Ronda Laveen said...

It is so true that what we do with mistakes makes all the difference. The line about hiding away and hoping the problem will go away, caught my attention. A young woman who is the owner of the business I work at is so bad at this. I can't believe that no one taught her to say, I'm sorry. There's been a mistake. Or, I'm sorry, I just didn't know. She stands on the verge of losing her business because she disappears for days, weeks, months on end rather than take 5 minutes to face unplesantness. Don't have any answers here, just an observation.

Baino said...

Now weren't you told not to eat on your lap? I must admit the only time I've ever smacked my kids is out of my frustration rather than the misdemeanour and I've felt awful because of it. Hey, could have been the window! Adam once shot a pool ball right through the plate glass of our games room and the thing shattered like a windscreen, you should have seen his face, a more contrite little boy I've never witnessed! Hugs cure most things.

Crystal Jigsaw said...

What a lovely post. We do often get impatient with our children (child in my case!) and forget about our own childhood. Perhaps we give them permission to get their own back on us when we're old and they are adult! Blimey, we have at least one catastrophe in this house everyday - I dropped Amy's tea on the floor the other day whilst carrying it upstairs so she could eat it in her bedroom whilst she was playing on her playstation. I only had myself to blame!!

CJ xx

Brian Miller said...

ohh, such wonderful thought filled commments...

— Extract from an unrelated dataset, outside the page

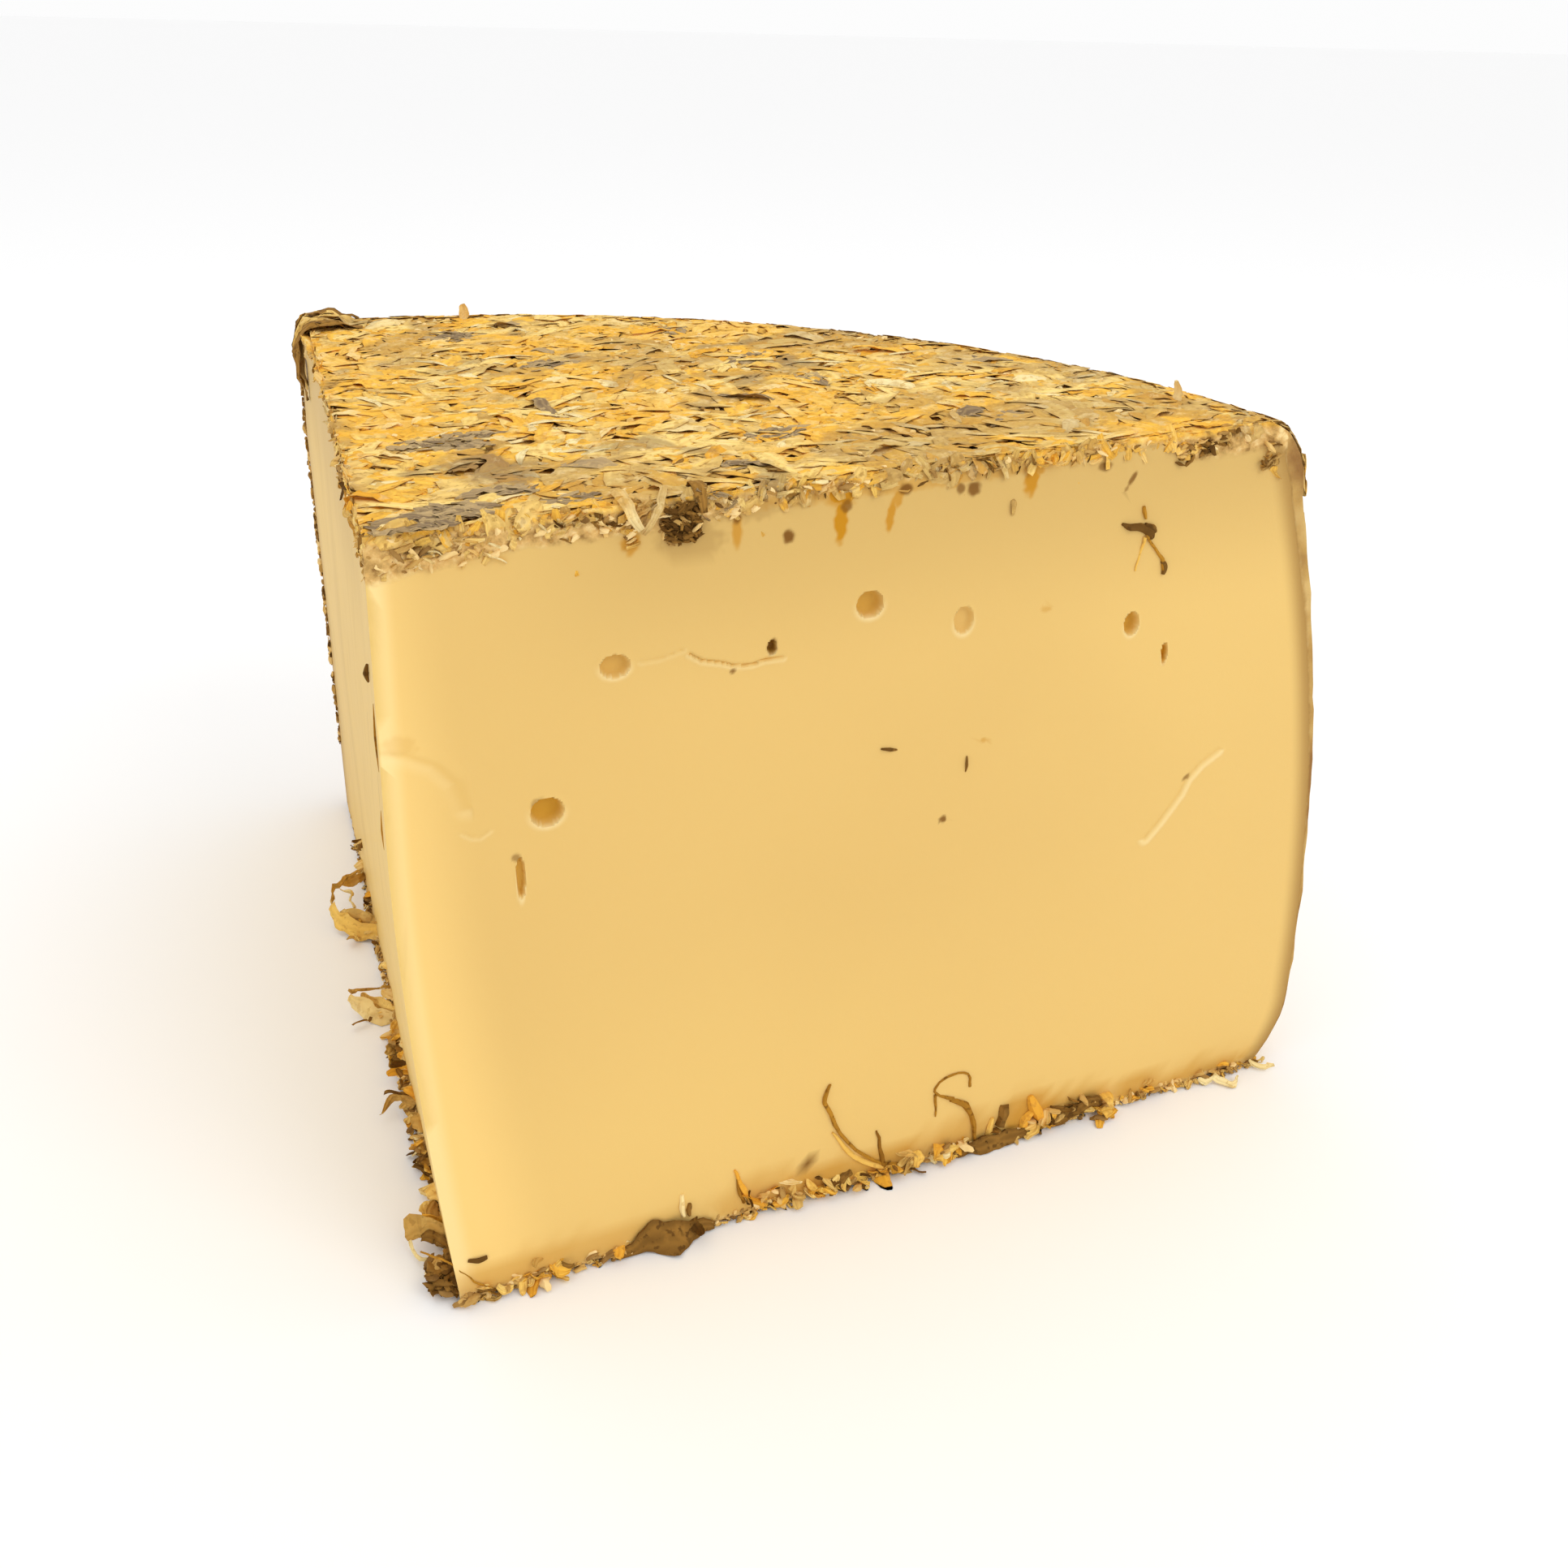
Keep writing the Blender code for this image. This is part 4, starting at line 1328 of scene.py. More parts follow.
def dragged_petals(draw, note):
    """Petals that the knife dragged down: their face, how many, the first place, the gap, their turn."""
    for face, count, first, gap, turn in (("front", 12, 12, 8.3, (-0.1, 0.1)), ("left", 9, 14, 11, 0)):
        surface, outward_way, face_along, angle = FACES[face]
        for step in range(count):
            along = (first + step * gap + draw.uniform(-2, 2)) * MM
            height = top_height(along / BELLY_RADIUS, angle) - draw.uniform(1.5, 3) * MM
            start = surface(along, height) + outward_way * 0.1 * MM
            heading = outward_way * 0.05 + face_along * draw.uniform(-0.35, 0.35) - UP
            note(f"{face}_dragged", start, heading, face_along, (3.5, 6), (1.6, 2.6), turn)


def loose_petals():
    """Kind, start, heading, across, length, width and turn of the petals fused to the solid."""
    draw = random.Random(SEED)
    petals = []

    def note(kind, start, heading, across, *sizes):
        """Length, width and turn are numbers, or ranges to draw from."""
        length, width, turn = [draw.uniform(*size) if isinstance(size, tuple) else size for size in sizes]
        petals.append((kind, start, heading, across, length * MM, width * MM, turn))

    foot_petals(draw, note)
    edge_petals(note)
    top_petals(draw, note)
    dragged_petals(draw, note)
    return petals


# How those petals are drawn here: colours by turn, share of the solid's width and length, crumple
# and how deep they are sunk, both in mm. Sunk ones have no tint of their own.
LOOSE_LOOKS = {
    "front_foot": ("yellow tan orange brown straw", 0.6, 0.6, 0.5, 0),
    "left_foot": ("straw yellow tan orange straw", 0.85, 0.5, 0.5, 0),
    "rim_foot": ("yellow straw brown", 0.85, 1, 0.5, 0),
    "edge_curl": ("straw straw brown tan", 0.5, 0.7, 0.5, 0),
    "corner_flap": ("brown", 0.85, 0.7, 1.2, 0),
    "tuft": ("straw", 0.85, 0.75, 0.5, 0),
    "top": ("yellow orange straw grey orange straw", 0.8, 1, 0.5, 0),
    "front_dragged": ("tan orange tan", 0.4, 1, 0.5, 0.55),
    "left_dragged": ("tan brown tan", 0.45, 1, 0.5, 0.4),
}
# How far each edge curl swings sideways for each millimetre that it hangs.
EDGE_SWAY = (0.5, -0.8, 0.1, 0.0)


def keep_behind_cuts(point):
    """Move a point of a top petal back to the cut face that it has passed."""
    past_cut = max(point.dot(LEFT_OUT), point.dot(FRONT_OUT))
    if past_cut > 0:
        point -= (LEFT_OUT if point.dot(LEFT_OUT) == past_cut else FRONT_OUT) * past_cut


def add_loose_petals(heaps):
    draw = random.Random(SEED + 1)
    counts = {}
    for kind, start, heading, across, length, width, turn in loose_petals():
        names, width_share, length_share, crumple, sink = LOOSE_LOOKS[kind]
        names = names.split()
        index = counts.get(kind, 0)
        counts[kind] = index + 1
        start = start - (FRONT_OUT if kind == "front_dragged" else LEFT_OUT) * (sink * MM)
        path = curl_path(start, heading.normalized(), across, length * length_share, turn)
        for point in path:
            point.z = max(point.z, FLOOR_GAP + PETAL_THICK)
            if kind == "edge_curl":
                point.x += EDGE_SWAY[index] * (path[1].z - point.z)
            if kind == "top":
                keep_behind_cuts(point)
        leaf = curl_leaf(path, across, width * width_share, LOOSE_THICK, draw)
        tint = 0.5 if sink else draw.random()
        heaps[names[index % len(names)]].add(leaf, tint, crumple * MM)


# Stalks, stains and heaps of bits, at the places where the cheese has them.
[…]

@ronda - unfortunately too many hide from conflict, only feeding the frustration and ruining relationships. in most relationships that are "engaged", lively, there will be conflict. you can not agree on everything. sorry to hear about the lady, she was probably taught the way she handles it now by watching...

@baino - i know. when T read this last night she said, I held my tongue...at you for eating in the living room. it's all my fault. (smiles) prob would have stood there open mouthed at the pool ball. too true about hugs.

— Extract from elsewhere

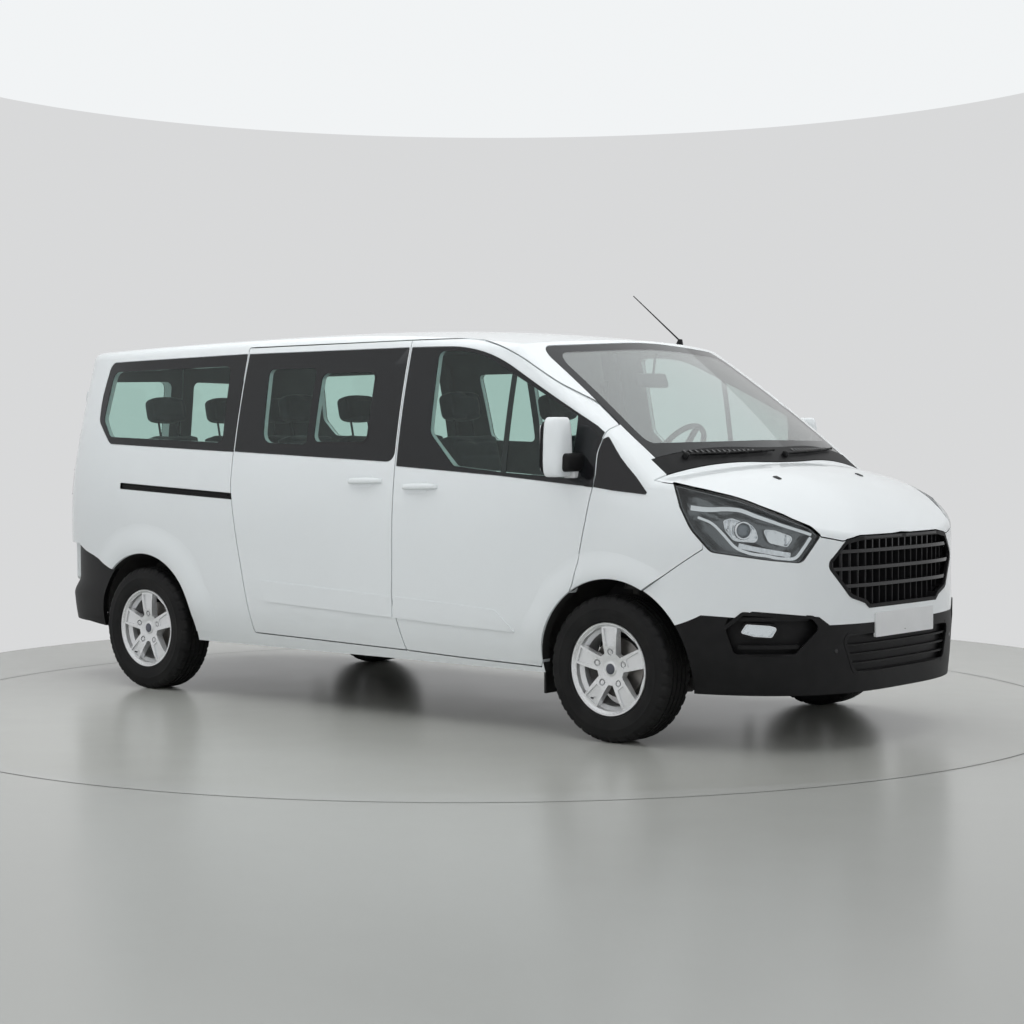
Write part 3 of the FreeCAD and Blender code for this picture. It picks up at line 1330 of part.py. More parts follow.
node("steering_wheel", feature("steering_wheel", main_solid(steering)))


# Seats

BACK_LEAN = 12


def seat_pieces(name, x, y, width, base_width):
    """A seat on its pedestal: cushion, leaning back, headrest on its posts."""
    x = f"({x})"
    y = f"({y})"
    width = f"({width})"
    pieces = [
        box(f"{name}_pedestal", "cushion_length - 120", base_width, "cushion_z - floor_z - seat_gap",
            f"{x} - cushion_length / 2 + 60", f"{y} - {base_width} / 2", "floor_z + seat_gap"),
        box(f"{name}_cushion", "cushion_length", width, "cushion_height", f"{x} - cushion_length / 2",
            f"{y} - {width} / 2", "cushion_z"),
    ]
    turn = Rotation(Vector(0, 1, 0), -BACK_LEAN)
    back = box(f"{name}_back", "backrest_thickness", width, "backrest_height", 0, 0, 0)
    place(back, f"{x} - cushion_length / 2 - 40", f"{y} - {width} / 2", "cushion_z + 20", turn)
    top = "(cushion_z + 20 + backrest_height * cos(12 deg))"
    top_x = f"({x} - cushion_length / 2 - 40 - backrest_height * sin(12 deg))"
    rest = box(f"{name}_headrest", 90, 270, "headrest_height", 0, 0, 0)
    place(rest, f"{top_x} + 8", f"{y} - 135", f"{top} + headrest_gap", turn)
    pieces += [back, rest]
    for index, offset in enumerate((-70, 70)):
        post = cylinder(f"{name}_post_{index}", 7, "headrest_gap + 60", 0, 0, 0)
        place(post, f"{top_x} + 55", f"{y} + {offset}", f"{top} - 40", turn)
        pieces.append(post)
    return pieces


front_pieces = []
for label, side in SIDES.items():
    front_pieces += seat_pieces(f"seat_{label}", "front_seat_x", f"{side} * front_seat_y", "seat_width", 360)
node("front_seats", fuse("front_seats", front_pieces))
rear_seat_pieces = []
for label, x in (("two", "row_two_x"), ("three", "row_three_x")):
    for index in (-1, 0, 1):
        rear_seat_pieces += seat_pieces(f"row_{label}_{index + 1}", x, f"{index} * bench_pitch",
                                        "bench_pitch - 20", 300)
node("rear_seats", fuse("rear_seats", rear_seat_pieces))


# Mirrors

def mirror(side):
    """A tall rounded head on an arm that stands on the door's front corner."""
    head = front_prism([(-92, -140, 50), (92, -140, 40), (92, 140, 60), (-92, 140, 70)], -52, 52)
    face_edges = [edge for edge in head.Edges if edge.BoundBox.XMin > 51]
    head = head.makeFillet(38, face_edges)
    head.Placement = Placement(Vector(1432, -1046, 1372), Rotation(Vector(0, 0, 1), 8))
    arm = side_prism([(1396, 1262, 14), (1486, 1262, 14), (1504, 1330, 14), (1396, 1330, 14)], -1000, -880)
    return main_solid(on_side(head.fuse(arm).cut(mirror_limit), side))


mirror_limit = wall_solid(lambda z: -s.seat_gap)
for label, side in SIDES.items():
    node(f"mirror_{label}", feature(f"mirror_{label}", mirror(side)))

# Mud flaps and aerial

flaps = []
for flap in pair(12, 220, 197.7, -2080, 850, 205):
    flaps.append(main_solid(flap.common(bumper_fit)))
flaps += pair(12, 84, 150, 1210 + s.seat_gap, 840, 190)
node("mud_flaps", feature("mud_flaps", Part.makeCompound(flaps)))

roof_normal = Vector(0.113, 0.064, 1)
aerial_foot = Vector(1040, 450, roof_height(1040, 450) + s.seat_gap)
aerial_rake = Vector(-309, 0, 250)
mast = Part.makeCone(4.5, 2.5, aerial_rake.Length, aerial_foot + roof_normal * 20, aerial_rake)
aerial = mast.fuse(Part.makeCone(20, 11, 30, aerial_foot, roof_normal))
node("aerial", feature("aerial", aerial))


def check_and_write():
    document.recompute()
    for item in document.Objects:
        if "Invalid" in item.State or "Error" in item.State:
            raise RuntimeError(f"{item.Label} failed: {item.State}")
    os.makedirs("parts", exist_ok=True)
    for label, item in nodes.items():
        shape = item.Shape
        if shape.isNull() or not shape.isValid():
            raise RuntimeError(f"{label} has no valid shape")
        shape.exportStep(f"parts/{label}.step")


check_and_write()
for label, item in nodes.items():
    bounds = item.Shape.BoundBox
    print(label, len(item.Shape.Solids), round(item.Shape.Volume / 1e6, 2),
          [round(v) for v in (bounds.XMin, bounds.XMax, bounds.YMin, bounds.YMax, bounds.ZMin, bounds.ZMax)])
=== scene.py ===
import json
import math

import bmesh
import bpy
from mathutils import Matrix, Vector


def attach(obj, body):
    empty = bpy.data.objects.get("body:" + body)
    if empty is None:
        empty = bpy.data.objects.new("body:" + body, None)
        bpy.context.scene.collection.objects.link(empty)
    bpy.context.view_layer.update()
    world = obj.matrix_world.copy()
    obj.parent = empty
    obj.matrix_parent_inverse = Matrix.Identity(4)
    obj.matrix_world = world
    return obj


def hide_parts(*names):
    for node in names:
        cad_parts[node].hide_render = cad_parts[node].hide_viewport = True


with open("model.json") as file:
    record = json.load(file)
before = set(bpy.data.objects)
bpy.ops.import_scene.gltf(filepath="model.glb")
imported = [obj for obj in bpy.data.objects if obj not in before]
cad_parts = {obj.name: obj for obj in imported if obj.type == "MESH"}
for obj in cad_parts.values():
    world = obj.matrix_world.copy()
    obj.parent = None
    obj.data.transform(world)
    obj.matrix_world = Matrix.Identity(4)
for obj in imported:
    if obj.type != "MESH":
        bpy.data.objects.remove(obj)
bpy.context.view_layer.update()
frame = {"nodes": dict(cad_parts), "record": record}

nodes = frame["nodes"]
scene = bpy.context.scene

# Sizes shared with the solids, in metres
FRONT_AXLE_X = 1.660
REAR_AXLE_X = -1.640
TYRE_RADIUS = 0.343
TRACK_Y = {"front": 0.868, "rear": 0.878}
SIDES = {"right": -1, "left": 1}


# Camera at the photograph's view

CAMERA_PLACE = Vector((7.6836, -8.6362, 1.4566))
CAMERA_YAW = 40.7122
CAMERA_PITCH = -2.2493
CAMERA_ROLL = -0.2268
CAMERA_LENS = 74.33


def add_camera():
    data = bpy.data.cameras.new("camera")
    data.lens = CAMERA_LENS
    data.sensor_width = 36.0
    data.sensor_fit = "HORIZONTAL"
    data.clip_end = 200.0
    camera = bpy.data.objects.new("camera", data)
    scene.collection.objects.link(camera)
    yaw, pitch, roll = (math.radians(value) for value in (CAMERA_YAW, CAMERA_PITCH, CAMERA_ROLL))
    ahead = Vector((-math.sin(yaw) * math.cos(pitch), math.cos(yaw) * math.cos(pitch), math.sin(pitch)))
    right = Vector((math.cos(yaw), math.sin(yaw), 0.0))
    up = right.cross(ahead)
    rolled_right = right * math.cos(roll) + up * math.sin(roll)
    rolled_up = up * math.cos(roll) - right * math.sin(roll)
    turn = Matrix((rolled_right, rolled_up, -ahead)).transposed().to_4x4()
    camera.matrix_world = Matrix.Translation(CAMERA_PLACE) @ turn
    scene.camera = camera


add_camera()
bpy.context.scene.camera = scene.camera


# Materials

def new_material(name, colour, roughness, metallic=0.0, **inputs):
    material = bpy.data.materials.new(name)
    material.use_nodes = True
    shader = material.node_tree.nodes["Principled BSDF"]
    shader.inputs["Base Color"].default_value = (*colour, 1.0)
    shader.inputs["Roughness"].default_value = roughness
    shader.inputs["Metallic"].default_value = metallic
    for key, value in inputs.items():
        shader.inputs[key.replace("_", " ")].default_value = value
    return material


def add_node(material, kind, links=(), **settings):
    """A node with its settings; links are (input name, source node, source output name)."""
    item = material.node_tree.nodes.new(kind)
    for key, value in settings.items():
        if key in item.inputs and not hasattr(item, key):
            item.inputs[key].default_value = value
        elif hasattr(item, key):
            setattr(item, key, value)
        else:
            item.inputs[key.replace("_", " ")].default_value = value
    for target, source, output in links:
        material.node_tree.links.new(source.outputs[output], item.inputs[target])
    return item


def textured(name, colour, roughness, scale, depth, second=None, spread=0.12, metallic=0.0, distance=0.0005,
             **inputs):
    """A material whose colour, roughness and bump vary with noise in the object's own space."""
    material = new_material(name, colour, roughness, metallic, **inputs)
    tree = material.node_tree
    shader = tree.nodes["Principled BSDF"]
    place = add_node(material, "ShaderNodeTexCoord")
    fine = add_node(material, "ShaderNodeTexNoise", [("Vector", place, "Object")], Scale=scale, Detail=3.0)
    broad = add_node(material, "ShaderNodeTexNoise", [("Vector", place, "Object")], Scale=scale / 60, Detail=4.0)
    ramp = add_node(material, "ShaderNodeValToRGB", [("Fac", broad, "Fac")])
    other = second or tuple(min(channel * 1.18, 1.0) for channel in colour)
    for stop, position, shade in zip(ramp.color_ramp.elements, (0.35, 0.65), (colour, other)):
        stop.position = position
        stop.color = (*shade, 1.0)
    tree.links.new(ramp.outputs["Color"], shader.inputs["Base Color"])
    levels = add_node(material, "ShaderNodeMapRange", [("Value", fine, "Fac")], To_Min=max(roughness - spread, 0.02),
                      To_Max=min(roughness + spread, 1.0))
    tree.links.new(levels.outputs["Result"], shader.inputs["Roughness"])
    bump = add_node(material, "ShaderNodeBump", [("Height", fine, "Fac")], Strength=depth, Distance=distance)
    tree.links.new(bump.outputs["Normal"], shader.inputs["Normal"])
    return material


def bare_material(name):
    """A material with nothing but its output."""
    material = bpy.data.materials.new(name)
    material.use_nodes = True
    material.node_tree.nodes.clear()
    material.node_tree.nodes.new("ShaderNodeOutputMaterial")
    return material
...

@crystal - we have little accidents all the time. some funny, others... yeah, it can be easy to forget what it is like to be a kid, playing, testing, experimenting and finding ourselves ont he other end of the ball.

Rob said...

I wish you had a picture of the mess. That would have been a great visual.

Deborah said...

Oh so sweet. Good Daddy.

Daniel said...

Ejecta of hot fowl. Sounds like chicken porn. Brian, you have indeed changed since I last saw you. What's that? Oh, the G-rating thing. Sorry.
(He composes himself slightly.) Loved the visuals and the lessons learned by everyone. Nice post today.

Candie Bracci said...

This is so well written and true!Have a wonderful weekend great daddy!

jake (to the) holla said...

i still sit in a high-chair when i eat, and i'm all for wearing a bib. preferably a Spiderman bib.

Valerie said...

Awww, I loved that. Simply loved it. What more can I say? BRILLIANT, brilliant, brill....

Brian Miller said...

@rob - i might have broke the camera. it took me as long as changing clothes to cool off, biting my tongue.

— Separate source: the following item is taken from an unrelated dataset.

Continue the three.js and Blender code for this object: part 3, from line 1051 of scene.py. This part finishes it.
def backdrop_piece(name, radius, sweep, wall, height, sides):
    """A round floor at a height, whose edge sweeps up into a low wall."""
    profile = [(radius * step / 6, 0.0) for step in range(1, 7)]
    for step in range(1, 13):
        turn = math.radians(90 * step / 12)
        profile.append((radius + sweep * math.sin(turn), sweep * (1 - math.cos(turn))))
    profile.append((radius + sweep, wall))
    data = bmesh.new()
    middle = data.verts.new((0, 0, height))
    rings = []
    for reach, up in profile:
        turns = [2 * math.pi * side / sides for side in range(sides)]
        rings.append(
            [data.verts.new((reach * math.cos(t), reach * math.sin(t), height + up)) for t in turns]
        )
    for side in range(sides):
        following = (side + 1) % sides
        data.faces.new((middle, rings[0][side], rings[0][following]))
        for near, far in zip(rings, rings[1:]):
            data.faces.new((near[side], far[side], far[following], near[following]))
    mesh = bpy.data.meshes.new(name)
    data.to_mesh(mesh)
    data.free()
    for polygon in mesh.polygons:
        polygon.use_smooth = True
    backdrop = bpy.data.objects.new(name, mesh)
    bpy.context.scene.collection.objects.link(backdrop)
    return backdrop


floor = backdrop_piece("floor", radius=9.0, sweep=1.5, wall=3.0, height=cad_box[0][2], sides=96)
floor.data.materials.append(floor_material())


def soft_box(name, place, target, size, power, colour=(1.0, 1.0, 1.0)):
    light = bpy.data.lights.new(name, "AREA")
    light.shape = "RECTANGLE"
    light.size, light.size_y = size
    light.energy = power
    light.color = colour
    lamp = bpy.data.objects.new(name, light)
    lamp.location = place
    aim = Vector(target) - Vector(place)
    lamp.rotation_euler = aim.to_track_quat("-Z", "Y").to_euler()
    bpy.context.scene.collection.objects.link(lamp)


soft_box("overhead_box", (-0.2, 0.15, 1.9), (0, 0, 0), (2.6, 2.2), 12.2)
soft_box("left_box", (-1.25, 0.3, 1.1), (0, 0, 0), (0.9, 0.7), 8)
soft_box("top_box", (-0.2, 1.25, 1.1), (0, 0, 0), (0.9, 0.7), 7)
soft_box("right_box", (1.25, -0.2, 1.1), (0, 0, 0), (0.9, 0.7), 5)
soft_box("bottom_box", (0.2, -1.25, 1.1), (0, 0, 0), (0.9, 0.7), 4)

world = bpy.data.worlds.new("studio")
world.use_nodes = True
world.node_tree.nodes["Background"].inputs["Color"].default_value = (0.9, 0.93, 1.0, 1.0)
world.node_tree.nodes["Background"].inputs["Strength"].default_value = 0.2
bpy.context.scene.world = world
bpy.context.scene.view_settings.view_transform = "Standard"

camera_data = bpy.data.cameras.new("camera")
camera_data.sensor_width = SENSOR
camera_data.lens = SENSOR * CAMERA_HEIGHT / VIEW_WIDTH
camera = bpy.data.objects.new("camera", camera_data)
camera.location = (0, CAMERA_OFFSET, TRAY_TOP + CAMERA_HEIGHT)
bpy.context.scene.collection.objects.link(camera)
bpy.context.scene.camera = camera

@deborah - ty. did not feel like when he ran, but much better later...

@daniel - you never cease to give me belly aching laughter at your wit..

@candi - have a great weekend!

@jake - lol. i might need to take up the bib again

@valerie - ty

Lover of Life said...

What a great dad to recognize we make mistakes, and children feel so bad when they do. I remember my girls having the most stricken look on their faces when they spilled their milk at dinner - and they had never been in trouble for it. They were mortified.

Great post, very well written.

Matt @ The Church of No People said...

Hey Brian, thanks for commenting on my SCL post. Loving your writing here. Can't wait to read more. It's always great to make new acquaintances. Hope to see you around again. God bless and happy blogging!

otin said...

I remember those moments when you were a child, when you did something that you knew was going to get you a beating, but sometimes were surprised by your parents tolerance!

KLBK said...

"when we know our mistakes have caught us we run" very nice. oh , and retribution post, posted!!

Anonymous said...

Reminds of that time we disemboweled the car at Alice's house. Run Forrest Run. That was your idea, by the way.

-DF

Poetikat said...

Seems YOUR boys and carpets just don't go together, do they?

Kat

Mrsupole said...

Great story, makes you think of how the kids feel when they do it. The look of shock that they have and what they are thinking. We always have to put ourselves in the other person's shoes. Thanks for doing this.